──────── GIVEN RECORDS

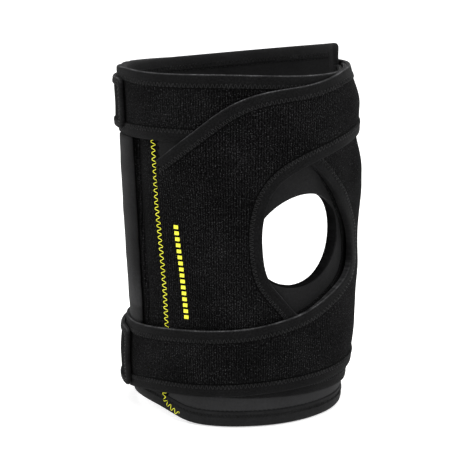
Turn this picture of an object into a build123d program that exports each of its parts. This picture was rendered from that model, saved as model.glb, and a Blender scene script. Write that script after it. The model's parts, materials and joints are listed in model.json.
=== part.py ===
"""Wrap-round knee brace for the right knee, open over the patella and behind the knee.

Millimetres, +Z up, standing on its bottom rim. -Y is the front (patella), -X the lateral side and
+X the medial side. The origin is on the leg's axis, level with the bottom rim.

Every sheet is wrapped round one cone, the outer face of the neoprene base. A sheet is given by its
offsets outwards from that face, its heights, and its angles round the leg, which start at the front
and grow towards the medial side. The brace bends at the knee, so each sheet that crosses the knee
is an upper (thigh) and a lower (calf) solid, and what only flexes is one solid.
"""

from build123d import *
import os
from math import cos, degrees, radians, sin, tan

# Driving dimensions
BOTTOM_RADIUS = 72.3  # outer radius of the base at its bottom rim
TAPER = 0.0444  # growth of that radius for each mm of height
BASE_THICKNESS = 3.5  # neoprene with jersey on both faces
KNEE_HEIGHT = 131  # height of the knee's axis
KNEE_GAP = 0.6  # split between the upper and lower solids
BEND_ALLOWANCE = 33  # half of the flexion, in degrees, that the lateral notch leaves room for

FRONT_TOP = 243  # top of the thigh front
FLAP_LOW = 192  # thigh flap, behind the leg
CALF_FLAP_TOP = 60
REAR_LATERAL = -115  # angle of the base's rear edges
REAR_MEDIAL = 82
FLAP_LATERAL = 360 + REAR_LATERAL
FLAP_TONGUE = 3  # degrees of thigh and calf flap that lie inside the medial edge
FLAP_RIM = Plane(origin=(0, 0, 251.4), z_dir=(-0.042, 0.095, 1))  # the flap's slanted top

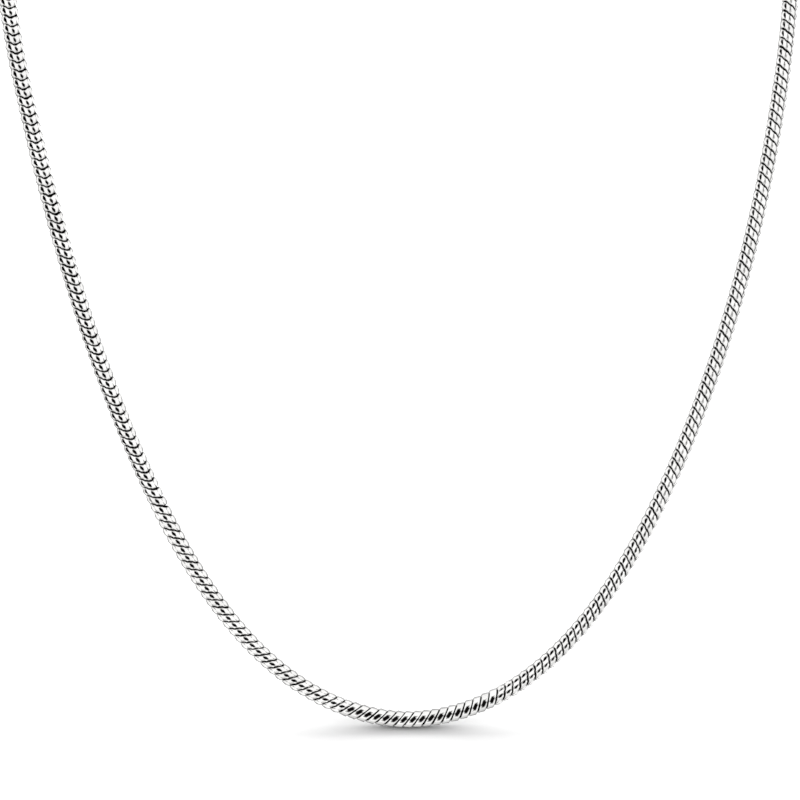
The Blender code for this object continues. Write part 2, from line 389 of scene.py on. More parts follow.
class Route:
    """The chain's centre line, read by distance from the lowest point, positive to +X."""

    def __init__(self):
        loop = closed_spline(route_points())
        steps = np.linalg.norm(np.roll(loop, -1, axis=0) - loop, axis=1)
        self.length = float(steps.sum())
        once = np.concatenate([[0.0], np.cumsum(steps)])
        self.distance = np.concatenate([once[:-1] - self.length, once])
        self.positions = np.vstack([loop, loop, loop[:1]])
        tangents = np.gradient(self.positions, self.distance, axis=0)
        self.tangents = tangents / np.linalg.norm(tangents, axis=1)[:, None]
        self.fronts = self.carried_fronts(len(loop))

    def carried_fronts(self, lowest):
        """The side that faces the viewer, carried along the line both ways without a twist."""
        fronts = np.zeros_like(self.positions)
        fronts[lowest] = (0.0, -math.cos(DROP_LEAN), math.sin(DROP_LEAN))
        order = [(i, i - 1) for i in range(lowest + 1, len(fronts))]
        order += [(i, i + 1) for i in range(lowest - 1, -1, -1)]
        for here, before in order:
            tangent = self.tangents[here]
            front = fronts[before] - tangent * np.dot(fronts[before], tangent)
            fronts[here] = front / np.linalg.norm(front)
        return fronts

    def read(self, table, distance):
        return np.array([np.interp(distance, self.distance, table[:, k]) for k in range(3)])

    def frame(self, distance, way):
        """Matrix at a distance: Z along the line the way given, X out from the loop."""
        along = Vector(self.read(self.tangents, distance)).normalized() * way
        outward = (along * way).cross(Vector((0.0, 0.0, 1.0))).normalized()
        turn = Matrix((outward, along.cross(outward), along)).transposed().to_4x4()
        return Matrix.Translation(Vector(self.read(self.positions, distance))) @ turn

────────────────

→ **TASK TO CARRY OUT**: Look through the data above. Find each line with the string "Blender" and copy it.

→ **FINISHED EXERCISE**:
Turn this picture of an object into a build123d program that exports each of its parts. This picture was rendered from that model, saved as model.glb, and a Blender scene script. Write that script after it. The model's parts, materials and joints are listed in model.json.
The Blender code for this object continues. Write part 2, from line 389 of scene.py on. More parts follow.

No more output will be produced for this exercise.